Thinking of my dad, who has always told me that I should avoid marriage at any cost, I shook my head.
“What you need to do,” he continued, “is join a walking group. It’s easy to talk to people at a walking group. You get lots of fresh air, a bit of exercise, and there’s plenty of nice, sensible people there to talk to. Lots of our divorced friends have met people through there, haven’t they?” he added, in an aside to his wife.
“I’ll bear it in mind,” I said stiffly.
“I’d think about it a lot,” he warned me, jokily wagging his finger. “You’re already 29, remember!”
“Oh yes,” I replied. “I remember.

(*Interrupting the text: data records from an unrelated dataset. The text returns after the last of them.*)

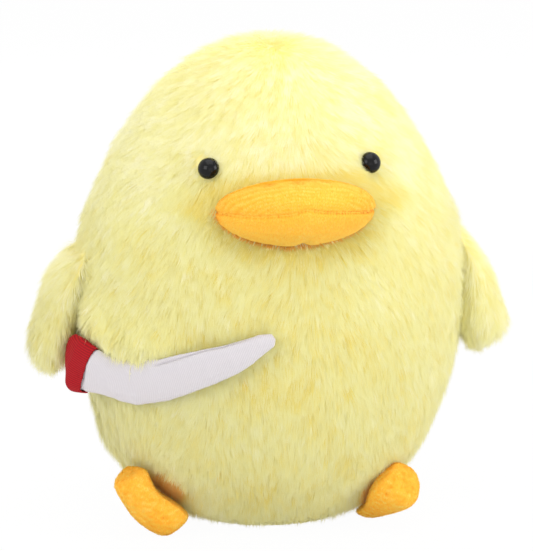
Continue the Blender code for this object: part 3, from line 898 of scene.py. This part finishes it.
for sideName, side in (("left", 1), ("right", -1)):
    nodes = [f"{sideName}_foot_{part}" for part in ("upper", "sole", "stuffing")]
    skin = cadCopy(f"{sideName}FootSkin", nodes, orangeCloth, foot["voxel"])
    swell(skin, foot["swell"])
    reshape(skin, shapeFoot(sideName), foot["ease"])
    refine(skin)
    footPile = growPile(skin, foot["nap"], combFoot, fitFoot, seed=40 + side)
    wearPile(f"{sideName}FootNap", footPile, orangeNap, f"{sideName}_foot", "orange_feet")
    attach(skin, f"{sideName}_foot")
    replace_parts(skin, *nodes)
print("feet made")


# Knife: a padded blade and a handle, both of ribbed cloth

knife = {
    "waist": 0.108, "squash": 1.19,  # the round that the knife lies on
    "ribHeight": 0.0002, "ribWobble": 0.6, "roughness": 0.8, "gloss": 0.25,
    "blade": {
        "nodes": ("knife_blade_front", "knife_blade_back", "knife_stuffing"), "voxel": 0.0010,
        # depth: share of the colour left in the rib grooves, painted shade
        "rib": 0.0010, "slant": 20, "colour": srgb(207, 202, 206), "depth": 0.92, "bump": 0.25,
        "swell": {"stretch": 15, "bend": 0.5, "pressure": 4, "frames": 12, "cap": 0.0008},
    },
    "handle": {
        "nodes": ("knife_handle_outer", "knife_handle_inner"), "voxel": 0.0007, "ease": 2,
        # depth: share of the colour left in the rib grooves, painted shade
        "rib": 0.0012, "slant": 106, "colour": srgb(173, 15, 27), "depth": 0.60, "bump": 0.5,
    },
    "pushes": [
        ((-0.0160, -0.0985, 0.1200), 0.013, (-0.0024, 0, 0.0022)),
        ((-0.109, -0.044, 0.104), 0.011, (-0.0026, 0.0010, 0)),
        ((-0.110, -0.038, 0.090), 0.009, (-0.0062, 0.0005, -0.0020)),
        ((-0.1058, -0.0505, 0.1102), 0.0026, (0.0003, 0.0011, 0)),
        ((-0.1085, -0.047, 0.103), 0.0030, (-0.0002, -0.0007, 0)),
    ],
    "handlePushes": [
        ((-0.117, -0.034, 0.096), 0.013, (-0.0034, -0.0002, -0.0032)),
        ((-0.1180, -0.0225, 0.0845), 0.0095, (0.0085, -0.0010, 0.0030)),
    ],
    "fold": [  # the line along the top edge, x and z
        (-0.079, 0.1090), (-0.075, 0.1108), (-0.068, 0.1140), (-0.060, 0.1175), (-0.052, 0.1209),
        (-0.044, 0.1229), (-0.033, 0.1263), (-0.023, 0.1282), (-0.018, 0.1290),
    ],
    "foldDepth": 0.0016, "foldEdge": (-0.0002, 0.0003), "groove": 0.35, "grooveLine": (0.0003, 0.0005),
    "foldStart": (-0.080, -0.074), "foldEnd": (-0.036, -0.022),
    "pucker": 0.00035, "puckerSize": 0.007, "puckerRun": (0.07, 0.1),
}


def foldBlade(points, normals):  # the back panel stands behind the front one along the top edge
    x, y, z = points.T
    over = z - readShare(knife["fold"], x)
    behind = smoothStep(over, *knife["foldEdge"]) + knife["groove"] * hill(over, *knife["grooveLine"])
    behind = behind * smoothStep(x, *knife["foldStart"]) * (1 - smoothStep(x, *knife["foldEnd"]))
    puckers = knife["pucker"] * ripple(points, knife["puckerSize"], 12) * smoothStep(-x, *knife["puckerRun"])
    return pushed(points, knife["pushes"]) + normals * (puckers - knife["foldDepth"] * behind)[:, None]


def ribbedCloth(name, settings):  # fine knitted ribs along the map's lines, with painted shade in their grooves
    material, tree, surface = newMaterial(name)
    place = addNode(tree, "ShaderNodeUVMap", {"uv_map": "weave"}).outputs[0]
    slant = (0, 0, math.radians(settings["slant"]))
    turned = addNode(tree, "ShaderNodeMapping", inputs={"Vector": place, "Rotation": slant})
    ribs = addNode(  # a wave of scale 1 is 0.314 long
        tree, "ShaderNodeTexWave", {"bands_direction": "X"},
        {
            "Vector": turned.outputs[0], "Scale": 0.314 / settings["rib"],
            "Distortion": knife["ribWobble"], "Detail": 2.0, "Detail Scale": 3.0,
        },
    )
    # painted shade: the grooves between the ribs are darker by this share
    grooveShade = tuple(c * settings["depth"] for c in settings["colour"])
    tone = addRamp(tree, ribs.outputs["Fac"], [(0.1, grooveShade), (0.8, settings["colour"])])
    tree.links.new(tone, surface.inputs["Base Color"])
    bump = addNode(
        tree, "ShaderNodeBump",
        inputs={"Strength": settings["bump"], "Distance": knife["ribHeight"], "Height": ribs.outputs["Fac"]},
    )
    tree.links.new(bump.outputs[0], surface.inputs["Normal"])
    surface.inputs["Roughness"].default_value = knife["roughness"]
    surface.inputs["Specular IOR Level"].default_value = knife["gloss"]
    return material


def mapWeave(piece):  # metres along the knife, round the belly, and metres up
    co = corners(piece.data)
    along = knife["waist"] * np.arctan2(-co[:, 1] * knife["squash"], -co[:, 0])
    loops = np.empty(len(piece.data.loops), np.int32)
    piece.data.loops.foreach_get("vertex_index", loops)
    places = np.stack([along, co[:, 2]], 1)[loops].astype(np.float32)
    piece.data.uv_layers.new(name="weave").uv.foreach_set("vector", places.ravel())


blade = cadCopy(
    "knifeBlade", knife["blade"]["nodes"], ribbedCloth("whiteTricot", knife["blade"]), knife["blade"]["voxel"]
)
swell(blade, knife["blade"]["swell"])
refine(blade)
reshape(blade, foldBlade)
handle = cadCopy(
    "knifeHandle", knife["handle"]["nodes"], ribbedCloth("redTricot", knife["handle"]), knife["handle"]["voxel"]
)
handlePushes = knife["pushes"] + knife["handlePushes"]
reshape(handle, lambda points, normals: pushed(points, handlePushes), knife["handle"]["ease"])
for piece, slotName, nodes in (
    (blade, "white_tricot", knife["blade"]["nodes"]), (handle, "red_tricot", knife["handle"]["nodes"]),
):
    mapWeave(piece)
    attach(piece, "knife")
    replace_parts(piece, *nodes)
print("knife made")


# The pile above the knife climbs over its edge

fringe = {
    "pile": dict(yellowPile, density=3.5, lift=0.0090, reach=0.0085, rows=3, pull=0.35, bow=0.9, droop=1.6),
    "edge": [  # the knife's top edge, x and z
        (-0.1000, 0.1250), (-0.0946, 0.1195), (-0.0821, 0.1140), (-0.0744, 0.1130), (-0.0671, 0.1150),
        (-0.060, 0.118),
    ],
    "band": 0.014, "start": (-0.101, -0.094), "end": (-0.078, -0.064), "least": 0.02,
    "settle": 0.4, "settleHeights": (0.004, 0.014), "lumps": 0.04, "lumpSize": 0.008,
}


def fitFringe(points, normals):
    x, y, z = points.T
    above = z - readShare(fringe["edge"], x)
    ends = smoothStep(x, *fringe["start"]) * (1 - smoothStep(x, *fringe["end"]))
    keep = (y < 0) * (above > 0) * (above < fringe["band"]) * (ends > fringe["least"])
    climb = (1 - fringe["settle"] * smoothStep(above, *fringe["settleHeights"])) * (0.5 + 0.5 * ends)
    return {"keep": keep.astype(float), "lift": climb + fringe["lumps"] * ripple(points, fringe["lumpSize"], 4)}


fringePile = growPile(bodySkin, fringe["pile"], combBody, fitFringe, seed=77)
wearPile("fringeOverKnife", fringePile, furYellow, "torso", "yellow_fur")

washerPlastic = clothMaterial("washerPlastic", (0.7, 0.7, 0.68), 0.4)
for sideName in ("left", "right"):
    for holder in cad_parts[f"{sideName}_eye_washer"].material_slots:
        holder.material = washerPlastic

print("done")
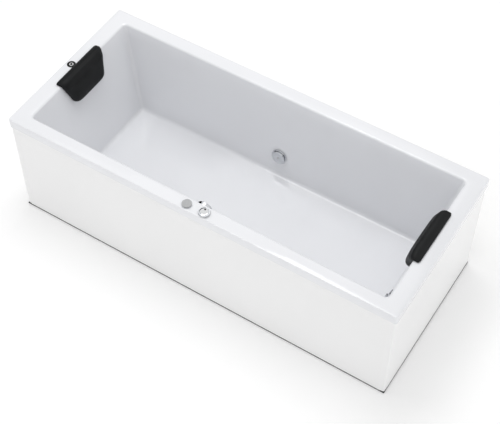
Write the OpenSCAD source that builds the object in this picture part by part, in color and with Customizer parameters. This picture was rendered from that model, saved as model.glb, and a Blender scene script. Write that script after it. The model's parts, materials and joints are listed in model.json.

Now, will you excuse me a moment?”
That’s right, dear reader: instead of ripping TAFH a new one and challenging his archaic assumption that every woman a) wants to get married and b) has an expiry date to contend with, I went and had a brief, noisy sob in the toilets. Afterwards, I washed my face, took a long, hard look at myself in the mirror and returned to the party. Where I smiled, smiled, smiled forever.
What I wish I had done, though, is channelled the immortal wisdom of Bridget Jones’ Diary – and Shazza in particular.
“You should have said ‘I’m not married because I’m a Singleton, you smug, prematurely ageing, narrow-minded moron,” she tells me, via the pages of Helen Fielding’s iconic book. “And because there’s more than one bloody way to live; one in four households are single, most of the royal family are single, the nation’s young men have been proved by surveys to be completely unmarriageable and as a result there’s a whole generation of single girls like me with their own incomes and homes who have lots of fun and don’t need to wash anyone else’s socks.
“We’d be as happy as sandboys if people like you didn’t conspire to make us feel stupid just because you’re jealous.”
She’s right, obviously: TAFH isn’t just the asshole from hell, he’s also an ignorant bloody bastard. Indeed, according to the Office for National Statistics, the number of marriages between men and women has hit a record low (“marriage rates for opposite-sex couples are now at their lowest level on record following a gradual long-term decline since the early Seventies”).
But, as dating and relationship coach Ané Auret points out, this doesn’t mean that people don’t want to get married.
“It’s not that millennials don’t want to get married, they just wait longer,” Auret tells BBC Three.
“For my parents’ generation, the milestones for your early twenties were getting married, buying a home and having children.
“Today, having the freedom to focus on what you want to do as an individual is more important to people in their twenties than it was several decades ago.”
Exactly. Exactly. I may not have worked through all the emotions that come with a big break-up yet, but I’m not freaking out over my single status. My life’s goal has never been to “get married, have children, the end”. Instead, I have always strived for happiness and fulfilment – and I’ve no doubt that I can find it, with or without a husband.
With this in mind, I have only five words to say to TAFH: “F**k off, you miserable turd.”
Hardly mature, I guess, but so what? Apparently men prefer a younger woman anyway.